WHAT THE TASK ASKS:
Each line containing the word "True" must be reported.

Collected data entries:

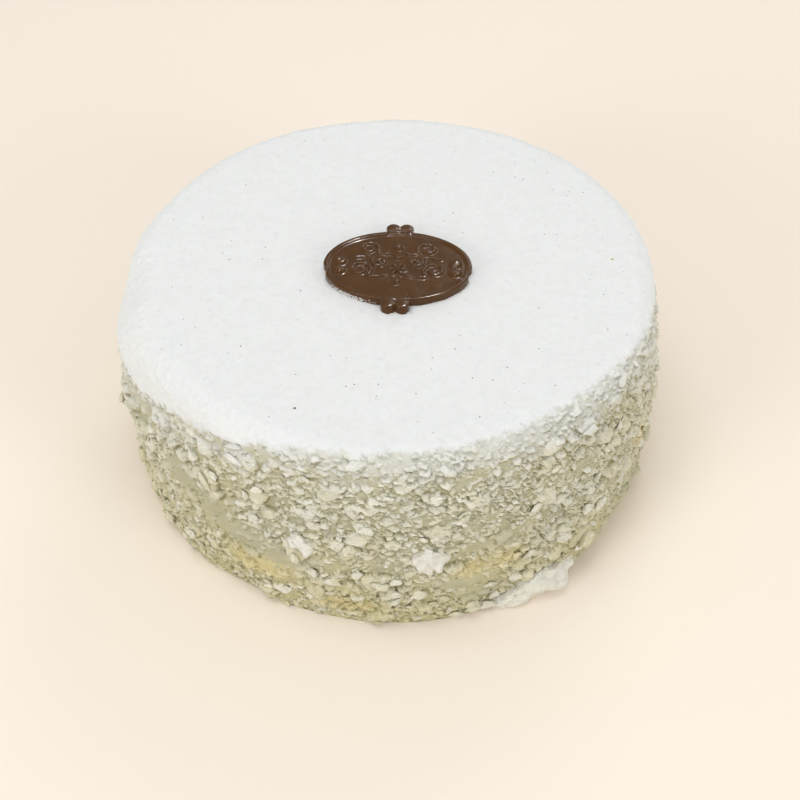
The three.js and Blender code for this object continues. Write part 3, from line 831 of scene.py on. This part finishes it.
class Coat:
    """The side and the rim as a grid of azimuths and drops, built up flake by flake."""

    def __init__(self):
        self.rows = round((WHOLE_DROP - COAT_START) / COAT_STEP) + 1
        self.azimuth = np.arange(COAT_COLUMNS) * FULL_TURN / COAT_COLUMNS
        self.drop = np.linspace(COAT_START, WHOLE_DROP, self.rows)
        self.along = FULL_TURN * BELLY_RADIUS / COAT_COLUMNS
        self.down = self.drop[1] - self.drop[0]
        azimuth, drop = self.everywhere()
        plain = surface(azimuth, drop)
        layered = plain * (1, 1, LUMP_STRETCH)
        height = plain[:, 2]
        bare = patches(azimuth, height, BARE_PATCHES)
        crowd = 0.80 + rough(layered, (0.6, 11, 2), (0.45, 4.5, 3))
        cream = rough(layered, (0.6, 14, 5), (0.28, 4.6, 6)) + rough(plain, (0.10, 1.7, 12))
        fields = {
            "height": height,
            "sugar": fallen(azimuth, drop, plain, *SUGAR_FALL),
            "dust": fallen(azimuth, drop, plain, *DUST_FALL),
            "bare": bare,
            "golden": patches(azimuth, height, GOLDEN_PATCHES),
            "crowd": np.clip(crowd, 0, 1) * (1 - 0.92 * bare),
            "waves": top_waves(plain),
            "lift": cream + 0.5 * bare - COAT_SUNK,
            "tone": np.clip(0.16 + rough(layered, (0.14, 3.0, 13)), 0, 1),
            "grit": rough(plain, (0.16, 1.7, 14), (0.04, 0.9, 17)),
        }
        for name, values in fields.items():
            setattr(self, name, values.reshape(self.rows, COAT_COLUMNS))
        self.wander = [
            noise(plain, size, SEED + 20 + number).reshape(self.rows, COAT_COLUMNS)
            for number, size in enumerate(WANDER_SIZES)
        ]

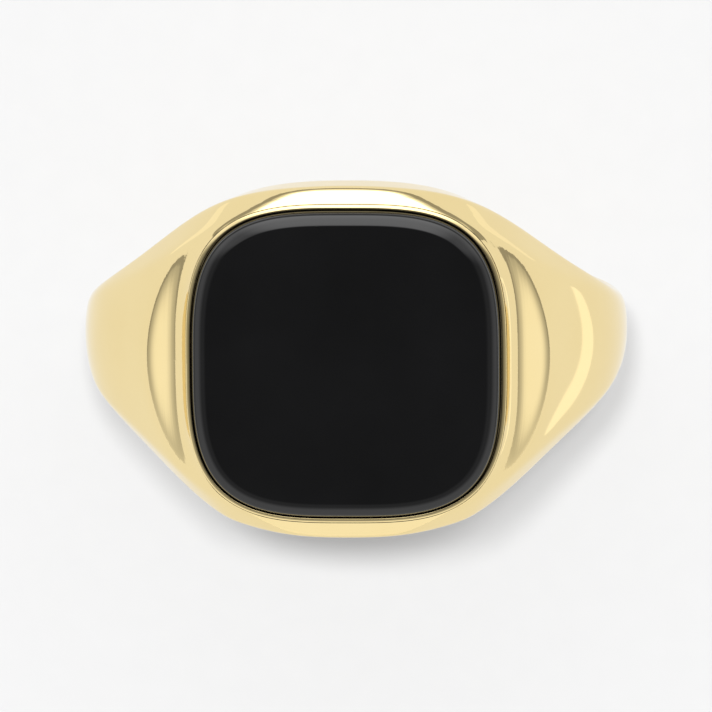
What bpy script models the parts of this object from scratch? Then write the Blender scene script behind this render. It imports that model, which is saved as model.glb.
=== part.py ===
"""Signet ring: a cast gold ring whose cushion-shaped head holds a flat black stone in a thin bezel.

Metres. The finger hole runs along Y, the stone faces +Z, and the origin is the centre of the finger hole.
The cast body is a loft of closed sections, one for each step round the finger hole. Each section is cut from
the same surfaces: the bore, the outer profile, the two flanks with a bevel above them, and the rim and scoop
round the stone.
"""

import math

import bmesh
import bpy
import numpy as np

MM = 0.001

# Finger hole and overall proportions
BORE_RADIUS = 9.25 * MM
BORE_EDGE_BLEND = 0.45 * MM

# Outer profile seen along the finger: (degrees from the top of the ring, radius)
OUTER_PROFILE = (
    (0.0, 15.90 * MM),
    (12.0, 15.30 * MM),
    (22.0, 14.29 * MM),
    (32.0, 13.33 * MM),
    (44.0, 12.43 * MM),
    (58.0, 11.82 * MM),
    (74.0, 11.17 * MM),
    (90.0, 10.79 * MM),
    (130.0, 10.80 * MM),
    (180.0, 10.85 * MM),
)

# Crown of the outer profile across the band: (degrees from the top, fall at 1 mm from the middle)
CROWN = (
    (0.0, 0.045 * MM),
    (25.0, 0.045 * MM),
    (45.0, 0.050 * MM),
    (65.0, 0.070 * MM),
    (90.0, 0.100 * MM),
    (180.0, 0.100 * MM),
)

# Half width seen from above: (degrees at a pivot below the finger hole, half width along Y)
FLANK_PIVOT_DEPTH = 9.0 * MM
FLANK_PROFILE = (
    (0.0, 6.88 * MM),
    (8.0, 6.70 * MM),
    (14.0, 6.15 * MM),
    (20.0, 5.08 * MM),
    (26.0, 3.84 * MM),
    (32.0, 2.80 * MM),
    (39.0, 2.02 * MM),
    (48.0, 1.53 * MM),
    (60.0, 1.45 * MM),
    (90.0, 1.45 * MM),
    (180.0, 1.45 * MM),
)

# Rounding of the edges between the flanks and the outer profile: (degrees from the top, blend)
EDGE_BLEND = (
    (0.0, 0.20 * MM),
    (15.0, 0.20 * MM),
    (30.0, 0.25 * MM),
    (45.0, 0.35 * MM),
    (65.0, 0.80 * MM),
    (90.0, 1.00 * MM),
    (180.0, 1.00 * MM),
)

# Bevel between the flanks and the top surface: (degrees from the top, cut)
EDGE_BEVEL = (
    (0.0, 0.0),
    (8.0, 0.03 * MM),
    (14.0, 0.28 * MM),
    (20.0, 0.62 * MM),
    (30.0, 0.80 * MM),
    (40.0, 0.74 * MM),
    (52.0, 0.48 * MM),
    (70.0, 0.10 * MM),
    (90.0, 0.0),
    (180.0, 0.0),
)
BEVEL_TILT = math.radians(33.0)
BEVEL_BLEND = 0.25 * MM

# Cushion outline of the stone, |x|^p + |y|^p = half^p
STONE_HALF = 6.0 * MM
CUSHION_POWER = 3.3
OUTLINE_POINTS = 72

# Rim and the scoop that falls away from it
RIM_HEIGHT = 11.85 * MM
RIM_FLAT = 0.21 * MM
RIM_SLOPE = math.tan(math.radians(25.0))
SCOOP_START = 0.15 * MM
SCOOP_START_GROWTH = 0.30 * MM
SCOOP_STEEP = 3.40
SCOOP_SHALLOW = 0.43
SCOOP_CORNER_FADE = 3
SCOOP_LENGTH = 0.27 * MM
SCOOP_BLEND = 0.42 * MM

# Stone, collar and setting bed
FIT_GAP = 0.03 * MM
COLLAR_WALL = 0.18 * MM
COLLAR_TOP = 11.88 * MM
RECESS_FLOOR = 10.15 * MM
CEMENT_THICKNESS = 0.20 * MM
CEMENT_INSET = 0.25 * MM
CUT_OVERSHOOT = 1.0 * MM
STONE_FACE = 12.37 * MM
STONE_BEVEL = 0.45 * MM
STONE_BEVEL_STEPS = 2

# Loft resolution
STATIONS = 100
STATION_CROWDING = 0.45
SECTION_POINTS = 44
SECTION_SQUARENESS = 0.6
SECTION_CENTRE = 0.8 * MM
SECTION_REACH = 3.0
FACE_COSINE_LIMIT = 0.3
SEARCH_STEPS = 40
SHARP_ANGLE = math.radians(35.0)
TINY = 1e-12


def smooth_profile(stations):
    """Smooth curve through (position, value) pairs, level at both ends."""
    knots, values = (np.array(column, float) for column in zip(*stations))
    steps = np.diff(knots)
    slopes = np.diff(values) / steps
    count = len(knots)
    matrix = np.zeros((count, count))
    rhs = np.zeros(count)
    for i in range(1, count - 1):
        matrix[i, i - 1 : i + 2] = steps[i - 1], 2 * (steps[i - 1] + steps[i]), steps[i]
        rhs[i] = 6 * (slopes[i] - slopes[i - 1])
    matrix[0, :2] = 2 * steps[0], steps[0]
    rhs[0] = 6 * slopes[0]
    matrix[-1, -2:] = steps[-1], 2 * steps[-1]
    rhs[-1] = -6 * slopes[-1]
    bends = np.linalg.solve(matrix, rhs)

    def curve(position):
        position = np.clip(position, knots[0], knots[-1])
        i = np.clip(np.searchsorted(knots, position) - 1, 0, count - 2)
        after = position - knots[i]
        before = knots[i + 1] - position
        cubic = (bends[i] * before**3 + bends[i + 1] * after**3) / (6 * steps[i])
        start = (values[i] / steps[i] - bends[i] * steps[i] / 6) * before
        end = (values[i + 1] / steps[i] - bends[i + 1] * steps[i] / 6) * after
        return cubic + start + end

    return curve


outer_radius = smooth_profile(OUTER_PROFILE)
flank_width = smooth_profile(FLANK_PROFILE)
edge_blend = smooth_profile(EDGE_BLEND)
edge_bevel = smooth_profile(EDGE_BEVEL)
crown_fall = smooth_profile(CROWN)


def blended_max(a, b, blend):
    """Larger of two surfaces' values, with the edge between them rounded."""
    overlap = np.maximum(blend - np.abs(a - b), 0) / blend
    return np.maximum(a, b) + overlap**3 * blend / 6


def distance_outside_stone(x, y):
    """About how far a point lies outside the cushion outline, and how much the outline faces along Y there."""
    p = CUSHION_POWER
    ax, ay = np.abs(x) + TINY, np.abs(y) + TINY
    size = (ax**p + ay**p) ** (1 / p)
    gx, gy = (ax / size) ** (p - 1), (ay / size) ** (p - 1)
    steepness = np.hypot(gx, gy)
    return (size - STONE_HALF) / steepness, (gy / steepness) ** 2


def scoop_surface(x, y, z):
    """Negative below the rim and the scoop that falls away from it beside the stone."""
    outside, along_y = distance_outside_stone(x, y)
    band = np.maximum(outside - RIM_FLAT, 0)
    away = np.maximum(outside - SCOOP_START - SCOOP_START_GROWTH * along_y**2, 0)
    fade = np.exp(-away / SCOOP_LENGTH)
    steep = SCOOP_STEEP * (1 - along_y) ** SCOOP_CORNER_FADE
    shallow = (SCOOP_SHALLOW - RIM_SLOPE) * (1 - along_y)
    drop = RIM_SLOPE * band + shallow * away + steep * SCOOP_LENGTH * (1 - fade)
    slope = np.where(away > 0, SCOOP_SHALLOW + steep * fade, RIM_SLOPE)
    return (z - RIM_HEIGHT + drop) / np.hypot(1, slope)


def body_surface(x, y, z):
    """Negative inside the cast body, as it is before the recess is cut."""
    radius = np.hypot(x, z)
    around = np.degrees(np.arctan2(np.abs(x), z))
    swing = np.degrees(np.arctan2(np.abs(x), z + FLANK_PIVOT_DEPTH))
    profile = radius - outer_radius(around) + crown_fall(around) * (y / MM) ** 2
    crown = blended_max(scoop_surface(x, y, z), profile, SCOOP_BLEND)
    flank = np.abs(y) - flank_width(swing)
    solid = blended_max(crown, flank, edge_blend(around))
    bevel = math.cos(BEVEL_TILT) * crown + math.sin(BEVEL_TILT) * flank + edge_bevel(around) / math.sqrt(2)
    solid = blended_max(solid, bevel, BEVEL_BLEND)
    return blended_max(solid, BORE_RADIUS - radius, BORE_EDGE_BLEND)


def body_sections(stations, points):
    """Grid of points on the body: one row for each station round the finger hole."""
    turn = np.linspace(0, 2 * math.pi, stations, endpoint=False)
    angle = (turn - STATION_CROWDING * np.sin(turn))[:, None]
    ray = (np.arange(points) + 0.5) * 2 * math.pi / points
    across, along = np.cos(ray)[None], np.sin(ray)[None]
    core = BORE_RADIUS + SECTION_CENTRE
    around = np.abs(np.degrees((angle + math.pi) % (2 * math.pi) - math.pi))
    swing = np.degrees(
        np.arctan2(np.abs(np.sin(angle)) * core, np.cos(angle) * core + FLANK_PIVOT_DEPTH)
    )
    to_face = RIM_HEIGHT / np.maximum(np.cos(angle), FACE_COSINE_LIMIT)
    upward = np.minimum(outer_radius(around), to_face) - core
    step_y = flank_width(swing) * np.sign(across) * np.abs(across) ** SECTION_SQUARENESS
    step_r = np.where(along > 0, upward, SECTION_CENTRE)
    step_r = step_r * np.sign(along) * np.abs(along) ** SECTION_SQUARENESS
    near = np.zeros_like(step_r)
    far = near + SECTION_REACH
    for _ in range(SEARCH_STEPS):
        middle = (near + far) / 2
        reach = core + middle * step_r
        inside = body_surface(reach * np.sin(angle), middle * step_y, reach * np.cos(angle)) < 0
        near = np.where(inside, middle, near)
        far = np.where(inside, far, middle)
    reach = core + near * step_r
    return np.stack([reach * np.sin(angle), near * step_y, reach * np.cos(angle)], axis=-1)


def loft(name, rows):
    """Closed tube through rows of points, joined end to end both ways."""
    stations, points = rows.shape[:2]
    bm = bmesh.new()
    grid = [[bm.verts.new(point) for point in row] for row in rows]
    for i in range(stations):
        here, following = grid[i], grid[(i + 1) % stations]
        for j in range(points):
            k = (j + 1) % points
            bm.faces.new((here[j], here[k], following[k], following[j]))
    bmesh.ops.recalc_face_normals(bm, faces=bm.faces)
    mesh = bpy.data.meshes.new(name)
    bm.to_mesh(mesh)
    bm.free()
    return bpy.data.objects.new(name, mesh)


def cushion_block(name, offset, bottom, top, bevel=0.0):
    """Upright block on the stone's outline moved out by offset, with its top edge bevelled if asked."""
    turn = (np.arange(OUTLINE_POINTS) + 0.5) * 2 * math.pi / OUTLINE_POINTS
    half = STONE_HALF + offset
    x = half * np.sign(np.cos(turn)) * np.abs(np.cos(turn)) ** (2 / CUSHION_POWER)
    y = half * np.sign(np.sin(turn)) * np.abs(np.sin(turn)) ** (2 / CUSHION_POWER)
    bm = bmesh.new()
    base = bm.faces.new([bm.verts.new((u, v, bottom)) for u, v in zip(x, y)])
    raised = bmesh.ops.extrude_face_region(bm, geom=[base])["geom"]
    lifted = [item for item in raised if isinstance(item, bmesh.types.BMVert)]
    bmesh.ops.translate(bm, verts=lifted, vec=(0, 0, top - bottom))
    if bevel:
        rim = [e for e in bm.edges if all(v.co.z > (top + bottom) / 2 for v in e.verts)]
        bmesh.ops.bevel(
            bm,
            geom=rim,
            offset=bevel,
            segments=STONE_BEVEL_STEPS,
            profile=0.5,
            affect="EDGES",
        )
    bmesh.ops.recalc_face_normals(bm, faces=bm.faces)
    mesh = bpy.data.meshes.new(name)
    bm.to_mesh(mesh)
    bm.free()
    return bpy.data.objects.new(name, mesh)


def add_material(obj, colour, metallic, roughness):
    material = bpy.data.materials.new(obj.name)
    material.use_nodes = True
    shader = material.node_tree.nodes["Principled BSDF"]
    shader.inputs["Base Color"].default_value = (*colour, 1.0)
    shader.inputs["Metallic"].default_value = metallic
    shader.inputs["Roughness"].default_value = roughness
    material.diffuse_color = (*colour, 1.0)
    obj.data.materials.append(material)


def add_cut(obj, cutter):
    cut = obj.modifiers.new("cut_" + cutter.name, "BOOLEAN")
    cut.operation = "DIFFERENCE"
    cut.solver = "EXACT"
    cut.object = cutter


def shade(obj):
    for polygon in obj.data.polygons:
        polygon.use_smooth = True
    obj.data.set_sharp_from_angle(angle=SHARP_ANGLE)


def main():
    for obj in list(bpy.data.objects):
        bpy.data.objects.remove(obj)
    parts = bpy.data.collections.new("signet_ring")
    cutters = bpy.data.collections.new("cutters")
    for collection in (parts, cutters):
        bpy.context.scene.collection.children.link(collection)

    collar_inside = FIT_GAP
    collar_outside = collar_inside + COLLAR_WALL
    recess_wall = collar_outside + FIT_GAP
    cement_top = RECESS_FLOOR + FIT_GAP + CEMENT_THICKNESS
    stone_bottom = cement_top + FIT_GAP
    above = RIM_HEIGHT + CUT_OVERSHOOT

    body = loft("ring_body", body_sections(STATIONS, SECTION_POINTS))
    collar = cushion_block("bezel_collar", collar_outside, RECESS_FLOOR + FIT_GAP, COLLAR_TOP)
    stone = cushion_block("onyx_stone", 0.0, stone_bottom, STONE_FACE, STONE_BEVEL)
    cement = cushion_block("stone_cement", -CEMENT_INSET, RECESS_FLOOR + FIT_GAP, cement_top)
    recess = cushion_block("recess", recess_wall, RECESS_FLOOR, above)
    opening = cushion_block("collar_opening", collar_inside, RECESS_FLOOR - CUT_OVERSHOOT, above)

    add_cut(body, recess)
    add_cut(collar, opening)
    for obj in (body, collar, stone, cement):
        parts.objects.link(obj)
        shade(obj)
    for obj in (recess, opening):
        cutters.objects.link(obj)
        obj.hide_render = True
        obj.display_type = "WIRE"

    add_material(body, (0.91, 0.75, 0.40), 1.0, 0.08)
    add_material(collar, (0.91, 0.75, 0.40), 1.0, 0.10)
    add_material(stone, (0.008, 0.008, 0.009), 0.0, 0.04)
    add_material(cement, (0.32, 0.29, 0.24), 0.0, 0.75)


main()
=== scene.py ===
"""Signet ring on a white table: fine surfaces, materials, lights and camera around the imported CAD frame."""

import math

import bmesh
import bpy
import numpy as np
from mathutils import Matrix, Vector


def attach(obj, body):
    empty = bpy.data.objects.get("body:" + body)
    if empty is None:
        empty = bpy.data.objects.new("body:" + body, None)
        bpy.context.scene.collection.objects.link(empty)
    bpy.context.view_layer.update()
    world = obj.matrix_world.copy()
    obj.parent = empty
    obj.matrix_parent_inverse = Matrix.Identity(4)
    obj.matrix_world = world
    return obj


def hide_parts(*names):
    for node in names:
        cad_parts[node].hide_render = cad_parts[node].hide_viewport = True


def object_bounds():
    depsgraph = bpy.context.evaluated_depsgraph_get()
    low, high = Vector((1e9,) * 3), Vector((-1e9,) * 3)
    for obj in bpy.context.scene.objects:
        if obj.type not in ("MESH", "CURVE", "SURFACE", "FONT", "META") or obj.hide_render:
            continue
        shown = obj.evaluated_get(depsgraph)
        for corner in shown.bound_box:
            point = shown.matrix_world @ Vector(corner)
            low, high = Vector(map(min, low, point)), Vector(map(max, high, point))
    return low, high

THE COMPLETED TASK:
    material.use_nodes = True
        polygon.use_smooth = True
        obj.hide_render = True
        cad_parts[node].hide_render = cad_parts[node].hide_viewport = True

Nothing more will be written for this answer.